_WHAT TO PRODUCE_:
Repeat exactly the lines of the listing below, please, starting with the first and ending with the line containing "import Module from"; leave out the rest.

_SOURCE DATA_:
▬▬▬▬▬▬
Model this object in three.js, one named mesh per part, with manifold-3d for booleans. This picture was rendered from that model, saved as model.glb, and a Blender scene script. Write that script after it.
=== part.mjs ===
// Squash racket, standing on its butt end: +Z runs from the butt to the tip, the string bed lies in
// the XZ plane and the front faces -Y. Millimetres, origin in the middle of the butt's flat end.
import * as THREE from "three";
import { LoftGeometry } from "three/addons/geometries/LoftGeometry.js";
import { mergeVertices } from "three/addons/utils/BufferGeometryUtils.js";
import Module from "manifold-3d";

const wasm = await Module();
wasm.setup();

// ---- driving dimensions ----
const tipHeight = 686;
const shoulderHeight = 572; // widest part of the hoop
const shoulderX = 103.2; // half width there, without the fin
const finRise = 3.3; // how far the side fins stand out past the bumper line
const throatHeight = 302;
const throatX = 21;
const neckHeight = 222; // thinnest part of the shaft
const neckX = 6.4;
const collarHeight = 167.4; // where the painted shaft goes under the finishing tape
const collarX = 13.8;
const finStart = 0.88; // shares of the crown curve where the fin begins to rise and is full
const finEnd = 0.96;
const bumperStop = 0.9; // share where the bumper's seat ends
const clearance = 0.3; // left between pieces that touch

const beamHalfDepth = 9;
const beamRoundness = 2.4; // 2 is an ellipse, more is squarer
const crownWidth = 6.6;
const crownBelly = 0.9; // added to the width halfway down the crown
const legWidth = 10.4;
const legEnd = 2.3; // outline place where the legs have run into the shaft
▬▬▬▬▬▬
_WRITTEN RESPONSE_:
Model this object in three.js, one named mesh per part, with manifold-3d for booleans. This picture was rendered from that model, saved as model.glb, and a Blender scene script. Write that script after it.
=== part.mjs ===
// Squash racket, standing on its butt end: +Z runs from the butt to the tip, the string bed lies in
// the XZ plane and the front faces -Y. Millimetres, origin in the middle of the butt's flat end.
import * as THREE from "three";
import { LoftGeometry } from "three/addons/geometries/LoftGeometry.js";
import { mergeVertices } from "three/addons/utils/BufferGeometryUtils.js";
import Module from "manifold-3d";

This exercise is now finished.